CREATE TABLE `paimon-catalog`.`paimon-db`.`test_dws_pay_cate1_result` (
    `test_buyer_id` BIGINT NOT NULL,
    `test_cate1_id` STRING NOT NULL, -- category level 1
    `ds` STRING NOT NULL,            -- partition date
    `test_order_cnt` BIGINT,
    `test_gmv` DOUBLE,
    PRIMARY KEY (test_buyer_id, test_cate1_id, ds) NOT ENFORCED
) WITH (
    'bucket' = '40',
    'bucket-key' = 'test_buyer_id',
    'changelog-producer' = 'lookup',
    'fields.test_order_cnt.aggregate-function' = 'sum',
    'fields.test_gmv.aggregate-function' = 'sum',
    'merge-engine' = 'aggregation',
    'partition.expiration-time' = '7d',
    'partition.timestamp-formatter' = 'yyyyMMdd',
    'partition.timestamp-pattern' = '$ds'
);

This table partitions by day, keeps only the last 7 days, and uses aggregation merge engine to pre‑sum order count and GMV.

Key Lessons

Ensure the join key fully covers the bucket key; otherwise LookupJoin suffers from long initialization and high latency.

Proper bucket sizing (≈2 GB per bucket) aligns with Flink parallelism and avoids data skew.

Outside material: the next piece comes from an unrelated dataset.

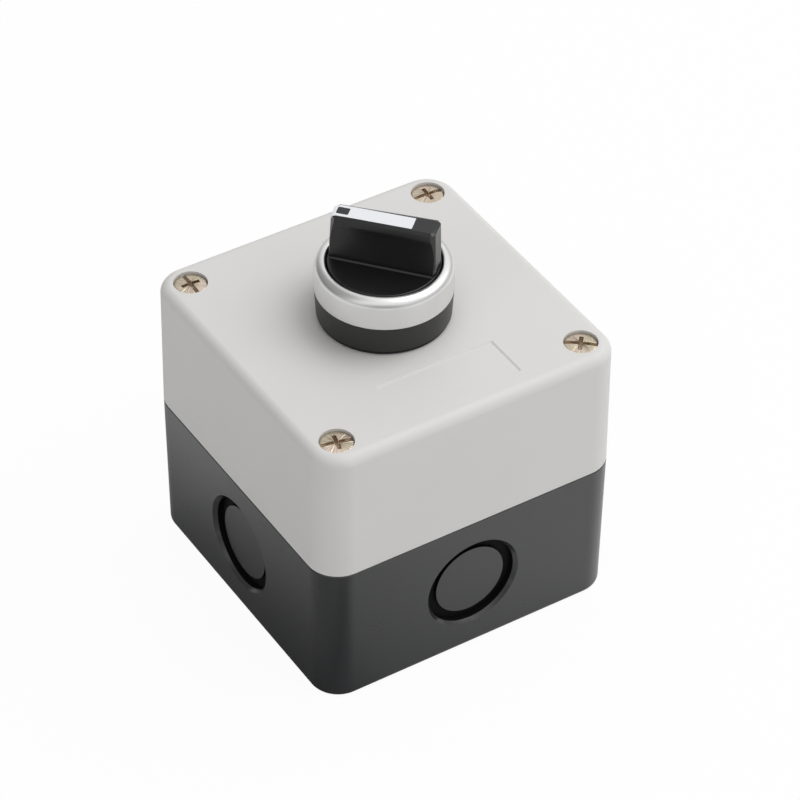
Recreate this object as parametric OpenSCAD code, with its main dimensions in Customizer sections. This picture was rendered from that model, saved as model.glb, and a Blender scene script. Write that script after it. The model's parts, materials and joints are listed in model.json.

Stateless restarts are achievable by offloading state to Paimon, eliminating Flink’s internal state size constraints.

Conclusion

By combining Paimon with Flink, the team built a real‑time lake‑warehouse architecture that handles massive state‑intensive scenarios such as refund‑adjusted order tagging and cumulative metrics. Paimon serves as an efficient intermediate store for dimension joins, reduces memory pressure, supports stateless job restarts, and can be consumed by downstream batch engines like ODPS or Hologres, paving the way for unified data pipelines.